Network Virtualization works by virutalizing the network stack. Its like each customer having a different
network stack from Layer 2 to Layer 7. It means, the Layer 2 FDB, L3 Routing tables and SLB tables are different for each subscriber. The differentiating factor would be VLANs. Each subscriber is allocated one VLAN. This helps in Virtual DC environments with overlapped networks and IPs. Ofcourse, this is not crash proof from other instances. And, it has no overhead as in OS virtualisation.

Now the question,which is best?
Every virtualization technology has its own pros and cons. It does not matter what path it takes, but it should
pass the customer needs.
What should the market look up in choosing the virtualization ADCs?
- Scalability: To suit the virtual DCs, scalability is must. Ideally, the ADC should not restrict the
connections per second, throughput etc., But, ofcourse, it can be license based provided it can
scalable to maximum possible for that system and should be reasonable to use in Virtual DCs.

- Provision ready: A third party solution should be able to provision the Virtualized ADC to create instances as well LB related config. These ADCs should support XML based configuration. Hope, a standard emerges to configure any type of ADCs.

- Seamless updates: Dynamic configuration changes must be supported. It should not impact other instance run time behavior with configuration changes or version upgrades. When one instance shuts down or restarts, there should not be problem for other instances even wrt to resources.

- Throughput protection : The virtualised ADCs can have abilitly to add more subscribers, but it should not effect the throughput promised to the subscriber.

- Overlapped networks: Should support overlapped IPs that are quite possible in Virtual DCs.

- Usage reports per subscriber: These reports are useful for Virtual DC administrators to know about the subscriber usage of the ADC for accounting or debug purposes.

Conclusion:
Every virtualization has its own pros and cons. Network and OS virtualization are better than CLI virtualization. OS virtualization on tailor made hypervisor to suit running ADCs is a better bet. It can provide better support from the vendor and its crash proof from other instances. ADCs running on hypervisors like Xen, Vmware etc., will be completely crash proof but tuning the parameters for the hypervisor to give good performance is a challenge. Its more visisble with more number of VMs running on the hypervisor. One should look for overall network performance with ADCs as VMs instead of just ADC instance performance.
Network virtualization gains in providing better performance as it has less OS overhead but loses wrt to crash proof from other instances.

Sunday, August 16, 2009

Guide to select best GSLB solution

There was a question to me
'Ok, If a XX ADC supports client proximity which is not based on DNS, is it best to go with. Do you suggest any other features to look for?'

As I see all the current ADCs do support most eye catching features, there are some things to check before selecting a GSLB equipped ADC.

Here is a check list
- Client proximity: Most LBs calculate Round Trip Time (RTT) by ICMP, TCP probe etc.,
But, think if this works in real time scenario.
a) RTT calculation should work with firewalls sitting at the client network
b) It should not add overhead in TCP communication with the client
c) Most importantly, RTT should be calculated to the real client. Assume a proxy between the client and ADC. If the ADC under consideration does ICMP or TCP probe, it may not reach the real client. So, the RTT is to the proxy but not the client.
d) VPN environment - If the client is behind a VPN gateway. The original location of the client is from private network. This private network can be geographically anywhere. But the source IP of the client NATs to a public IP of the VPN gateway that is connected to Internet. In this case, TCP probe or ICMP based RTT will go completely wrong. This is especially true with Hub and Spoke networks.
e) This solution should work for all protocols including HTTP, SIP, RTSP, SMTP etc.,
f) The client proximity solution should honor Layer 7 features like cookie persistency.
g) The client proximity information obtained must be in sync with all other sites.

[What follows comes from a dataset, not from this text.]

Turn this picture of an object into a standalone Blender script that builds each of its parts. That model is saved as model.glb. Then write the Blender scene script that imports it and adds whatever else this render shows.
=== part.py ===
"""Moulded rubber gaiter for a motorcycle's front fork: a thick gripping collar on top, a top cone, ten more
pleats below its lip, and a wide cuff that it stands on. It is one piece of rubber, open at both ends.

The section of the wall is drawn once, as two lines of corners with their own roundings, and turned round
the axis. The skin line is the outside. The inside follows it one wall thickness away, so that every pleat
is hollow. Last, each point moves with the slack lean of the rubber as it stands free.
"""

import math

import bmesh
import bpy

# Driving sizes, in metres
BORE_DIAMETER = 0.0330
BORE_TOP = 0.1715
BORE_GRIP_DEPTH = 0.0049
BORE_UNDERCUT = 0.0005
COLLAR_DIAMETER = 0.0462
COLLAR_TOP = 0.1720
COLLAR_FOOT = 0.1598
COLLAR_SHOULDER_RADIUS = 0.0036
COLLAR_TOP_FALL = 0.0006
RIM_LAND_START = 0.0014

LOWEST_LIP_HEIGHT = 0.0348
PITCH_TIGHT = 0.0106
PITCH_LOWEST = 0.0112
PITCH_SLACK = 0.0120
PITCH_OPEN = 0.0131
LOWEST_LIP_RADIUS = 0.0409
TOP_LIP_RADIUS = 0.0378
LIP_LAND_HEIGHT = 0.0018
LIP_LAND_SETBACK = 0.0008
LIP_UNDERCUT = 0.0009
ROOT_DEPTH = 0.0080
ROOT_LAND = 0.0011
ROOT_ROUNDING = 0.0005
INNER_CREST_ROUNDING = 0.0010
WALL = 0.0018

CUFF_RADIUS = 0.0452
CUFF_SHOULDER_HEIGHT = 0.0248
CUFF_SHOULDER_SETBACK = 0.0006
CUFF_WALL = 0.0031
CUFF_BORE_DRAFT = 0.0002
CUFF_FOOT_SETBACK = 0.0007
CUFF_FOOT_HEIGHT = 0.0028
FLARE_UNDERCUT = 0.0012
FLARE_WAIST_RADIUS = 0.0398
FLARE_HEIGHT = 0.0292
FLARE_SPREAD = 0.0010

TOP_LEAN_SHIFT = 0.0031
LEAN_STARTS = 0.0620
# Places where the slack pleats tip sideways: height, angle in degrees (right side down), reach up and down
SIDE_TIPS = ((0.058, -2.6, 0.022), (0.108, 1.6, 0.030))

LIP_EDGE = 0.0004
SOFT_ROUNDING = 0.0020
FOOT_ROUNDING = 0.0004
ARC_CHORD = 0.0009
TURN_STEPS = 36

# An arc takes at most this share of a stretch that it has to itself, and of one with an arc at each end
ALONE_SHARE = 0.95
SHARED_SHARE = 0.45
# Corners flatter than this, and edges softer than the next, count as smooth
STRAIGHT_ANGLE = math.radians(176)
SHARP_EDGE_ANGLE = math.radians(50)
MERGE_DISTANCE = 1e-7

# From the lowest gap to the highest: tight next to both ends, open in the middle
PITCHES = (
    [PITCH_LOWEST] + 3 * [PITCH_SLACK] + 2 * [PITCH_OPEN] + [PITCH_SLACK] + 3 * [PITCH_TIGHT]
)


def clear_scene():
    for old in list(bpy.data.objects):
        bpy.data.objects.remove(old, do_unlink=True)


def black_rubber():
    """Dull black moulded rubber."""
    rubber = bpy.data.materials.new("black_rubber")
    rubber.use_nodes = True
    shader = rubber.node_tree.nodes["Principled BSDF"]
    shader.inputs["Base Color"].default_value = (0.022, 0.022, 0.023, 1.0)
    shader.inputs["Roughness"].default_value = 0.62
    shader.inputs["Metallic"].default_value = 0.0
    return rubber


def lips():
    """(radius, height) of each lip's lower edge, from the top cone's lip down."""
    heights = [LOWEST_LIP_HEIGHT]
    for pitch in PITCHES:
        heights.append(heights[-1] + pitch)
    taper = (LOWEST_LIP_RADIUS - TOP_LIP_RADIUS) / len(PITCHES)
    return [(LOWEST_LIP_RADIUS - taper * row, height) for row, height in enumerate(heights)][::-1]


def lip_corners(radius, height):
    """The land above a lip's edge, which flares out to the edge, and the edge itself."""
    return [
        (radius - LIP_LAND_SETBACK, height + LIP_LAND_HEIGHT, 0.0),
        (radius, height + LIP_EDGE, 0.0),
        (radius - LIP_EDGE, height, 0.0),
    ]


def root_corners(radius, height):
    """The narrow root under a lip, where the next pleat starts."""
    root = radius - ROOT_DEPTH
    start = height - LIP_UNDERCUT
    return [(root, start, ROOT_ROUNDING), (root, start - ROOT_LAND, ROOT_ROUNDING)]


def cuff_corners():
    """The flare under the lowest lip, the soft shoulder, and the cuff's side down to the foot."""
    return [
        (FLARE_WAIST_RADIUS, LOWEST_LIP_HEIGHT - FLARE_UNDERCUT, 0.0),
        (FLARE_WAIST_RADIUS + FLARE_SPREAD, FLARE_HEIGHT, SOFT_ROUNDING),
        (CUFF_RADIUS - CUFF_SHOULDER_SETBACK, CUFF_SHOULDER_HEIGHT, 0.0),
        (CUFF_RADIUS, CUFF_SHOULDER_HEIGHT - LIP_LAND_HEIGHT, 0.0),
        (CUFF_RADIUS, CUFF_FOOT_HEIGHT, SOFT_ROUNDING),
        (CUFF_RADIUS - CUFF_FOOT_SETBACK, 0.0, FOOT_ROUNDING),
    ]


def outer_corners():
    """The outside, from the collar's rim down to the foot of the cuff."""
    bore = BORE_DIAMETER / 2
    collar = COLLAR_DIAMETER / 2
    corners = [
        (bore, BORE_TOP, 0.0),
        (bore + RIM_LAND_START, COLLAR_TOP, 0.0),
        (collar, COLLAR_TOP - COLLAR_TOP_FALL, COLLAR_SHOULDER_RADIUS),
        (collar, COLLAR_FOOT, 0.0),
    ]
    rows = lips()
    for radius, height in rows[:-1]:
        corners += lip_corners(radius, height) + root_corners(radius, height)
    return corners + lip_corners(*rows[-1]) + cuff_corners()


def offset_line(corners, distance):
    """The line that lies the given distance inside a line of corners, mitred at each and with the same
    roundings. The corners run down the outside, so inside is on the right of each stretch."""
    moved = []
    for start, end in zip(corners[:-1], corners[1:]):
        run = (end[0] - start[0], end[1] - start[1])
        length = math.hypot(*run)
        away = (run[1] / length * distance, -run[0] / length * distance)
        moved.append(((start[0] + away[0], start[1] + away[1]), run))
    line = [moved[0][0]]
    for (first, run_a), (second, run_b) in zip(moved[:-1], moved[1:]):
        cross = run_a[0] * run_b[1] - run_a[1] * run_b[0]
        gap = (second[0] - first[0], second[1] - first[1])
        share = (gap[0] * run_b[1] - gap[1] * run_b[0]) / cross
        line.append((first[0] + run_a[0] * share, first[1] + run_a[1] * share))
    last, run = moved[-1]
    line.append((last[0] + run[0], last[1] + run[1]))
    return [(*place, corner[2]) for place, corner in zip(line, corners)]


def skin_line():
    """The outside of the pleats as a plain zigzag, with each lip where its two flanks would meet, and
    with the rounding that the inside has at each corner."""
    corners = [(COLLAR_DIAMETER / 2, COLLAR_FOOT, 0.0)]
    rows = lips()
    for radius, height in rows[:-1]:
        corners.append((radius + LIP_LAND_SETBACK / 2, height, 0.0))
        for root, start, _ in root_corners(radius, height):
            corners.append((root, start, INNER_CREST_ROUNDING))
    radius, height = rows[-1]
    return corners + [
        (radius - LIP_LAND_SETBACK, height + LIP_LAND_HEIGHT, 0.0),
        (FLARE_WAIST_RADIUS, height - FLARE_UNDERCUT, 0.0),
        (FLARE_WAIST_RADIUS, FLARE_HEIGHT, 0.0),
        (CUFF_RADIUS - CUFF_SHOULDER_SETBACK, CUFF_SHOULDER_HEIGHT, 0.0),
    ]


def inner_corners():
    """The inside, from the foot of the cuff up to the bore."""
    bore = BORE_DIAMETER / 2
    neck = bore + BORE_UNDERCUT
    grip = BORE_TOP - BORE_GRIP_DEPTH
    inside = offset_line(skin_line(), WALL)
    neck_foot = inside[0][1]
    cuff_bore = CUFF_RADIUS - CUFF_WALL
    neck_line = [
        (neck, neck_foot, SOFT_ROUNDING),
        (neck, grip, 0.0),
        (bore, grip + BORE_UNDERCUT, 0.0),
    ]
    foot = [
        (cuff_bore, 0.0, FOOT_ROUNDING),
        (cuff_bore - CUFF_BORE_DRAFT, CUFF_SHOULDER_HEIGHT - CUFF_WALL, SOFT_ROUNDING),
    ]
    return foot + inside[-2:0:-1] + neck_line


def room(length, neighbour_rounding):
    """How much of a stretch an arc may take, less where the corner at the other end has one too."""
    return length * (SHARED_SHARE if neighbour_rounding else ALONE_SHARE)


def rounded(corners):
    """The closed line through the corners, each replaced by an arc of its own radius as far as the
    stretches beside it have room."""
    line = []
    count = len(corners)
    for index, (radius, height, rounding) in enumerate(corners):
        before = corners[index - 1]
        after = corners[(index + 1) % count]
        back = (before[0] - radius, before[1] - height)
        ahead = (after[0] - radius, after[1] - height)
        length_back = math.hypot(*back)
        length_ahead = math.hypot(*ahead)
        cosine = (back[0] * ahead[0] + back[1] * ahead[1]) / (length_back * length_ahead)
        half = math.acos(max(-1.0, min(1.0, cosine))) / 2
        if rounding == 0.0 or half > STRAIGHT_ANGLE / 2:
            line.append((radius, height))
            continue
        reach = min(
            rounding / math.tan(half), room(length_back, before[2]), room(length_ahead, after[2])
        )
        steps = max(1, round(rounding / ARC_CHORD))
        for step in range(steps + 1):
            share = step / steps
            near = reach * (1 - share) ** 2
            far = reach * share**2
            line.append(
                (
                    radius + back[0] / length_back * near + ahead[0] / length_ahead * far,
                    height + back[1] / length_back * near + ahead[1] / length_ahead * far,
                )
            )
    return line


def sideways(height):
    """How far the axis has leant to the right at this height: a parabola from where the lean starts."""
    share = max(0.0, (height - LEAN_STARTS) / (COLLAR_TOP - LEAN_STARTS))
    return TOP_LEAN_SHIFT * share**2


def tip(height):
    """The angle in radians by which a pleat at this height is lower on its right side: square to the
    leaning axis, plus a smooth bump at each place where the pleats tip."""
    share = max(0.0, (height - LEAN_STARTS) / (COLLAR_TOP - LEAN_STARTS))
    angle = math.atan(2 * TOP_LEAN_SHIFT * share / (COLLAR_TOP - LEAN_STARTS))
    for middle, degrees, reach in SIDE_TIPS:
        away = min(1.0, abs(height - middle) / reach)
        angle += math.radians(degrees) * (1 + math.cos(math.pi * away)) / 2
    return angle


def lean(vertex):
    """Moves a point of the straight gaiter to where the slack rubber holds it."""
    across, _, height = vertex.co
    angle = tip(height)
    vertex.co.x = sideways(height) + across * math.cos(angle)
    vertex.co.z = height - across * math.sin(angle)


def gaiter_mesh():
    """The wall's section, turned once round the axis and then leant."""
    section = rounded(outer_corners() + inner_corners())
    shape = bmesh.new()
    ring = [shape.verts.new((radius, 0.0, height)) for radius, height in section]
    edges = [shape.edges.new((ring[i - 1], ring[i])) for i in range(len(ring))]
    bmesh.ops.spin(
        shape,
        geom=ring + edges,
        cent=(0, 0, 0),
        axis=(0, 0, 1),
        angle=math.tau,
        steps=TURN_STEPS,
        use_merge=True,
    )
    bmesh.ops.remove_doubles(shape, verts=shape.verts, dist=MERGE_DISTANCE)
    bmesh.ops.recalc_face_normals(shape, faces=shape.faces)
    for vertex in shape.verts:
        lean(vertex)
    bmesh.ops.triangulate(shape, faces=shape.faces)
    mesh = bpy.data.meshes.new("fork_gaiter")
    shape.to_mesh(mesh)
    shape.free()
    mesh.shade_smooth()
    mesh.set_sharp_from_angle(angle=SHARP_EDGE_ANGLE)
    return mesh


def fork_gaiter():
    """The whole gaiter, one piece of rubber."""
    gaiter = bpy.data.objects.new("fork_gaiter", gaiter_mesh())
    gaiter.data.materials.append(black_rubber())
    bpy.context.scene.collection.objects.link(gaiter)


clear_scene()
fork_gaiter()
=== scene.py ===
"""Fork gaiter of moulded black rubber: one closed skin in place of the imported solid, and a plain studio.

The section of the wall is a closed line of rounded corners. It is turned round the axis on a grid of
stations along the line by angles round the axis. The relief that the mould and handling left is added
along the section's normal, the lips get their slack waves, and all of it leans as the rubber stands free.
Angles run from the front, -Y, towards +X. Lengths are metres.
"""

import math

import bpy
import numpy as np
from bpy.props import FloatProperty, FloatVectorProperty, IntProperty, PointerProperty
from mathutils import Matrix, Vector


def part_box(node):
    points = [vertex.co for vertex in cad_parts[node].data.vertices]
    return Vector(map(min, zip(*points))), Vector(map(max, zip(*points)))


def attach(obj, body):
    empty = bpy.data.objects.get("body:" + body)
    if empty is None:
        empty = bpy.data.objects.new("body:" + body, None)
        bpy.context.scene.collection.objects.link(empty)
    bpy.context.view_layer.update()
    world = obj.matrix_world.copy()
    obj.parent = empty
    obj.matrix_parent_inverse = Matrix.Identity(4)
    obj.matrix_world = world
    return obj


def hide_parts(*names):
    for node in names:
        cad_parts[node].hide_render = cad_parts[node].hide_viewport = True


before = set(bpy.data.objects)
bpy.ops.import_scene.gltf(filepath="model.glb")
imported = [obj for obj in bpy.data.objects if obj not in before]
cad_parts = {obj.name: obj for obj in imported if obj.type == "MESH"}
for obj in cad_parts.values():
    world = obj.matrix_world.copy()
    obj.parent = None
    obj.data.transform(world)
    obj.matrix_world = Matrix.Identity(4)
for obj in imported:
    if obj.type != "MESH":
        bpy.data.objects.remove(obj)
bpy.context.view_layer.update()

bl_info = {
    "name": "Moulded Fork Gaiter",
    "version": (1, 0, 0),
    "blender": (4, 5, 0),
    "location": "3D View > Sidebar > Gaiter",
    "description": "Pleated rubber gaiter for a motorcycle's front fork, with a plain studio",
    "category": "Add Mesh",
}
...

- Site health checks- Health checks should be content aware and must be done to the remote server farms.

- system properties - The GSLB solution must consider system health properties like CPU, session utilization of all sites

- Persistency and Availability - GSLB persistency must be maintained. If a client connects to site B because site A is down. The next request should continue to go to Site B even when Site A comes back.
- Ask for throughput and connections per second with GSLB configured in the ADCs.
- Remote forward - When local servers are down, the client request must be proxied to remote site transparent to the client. Client should not even know that site is down.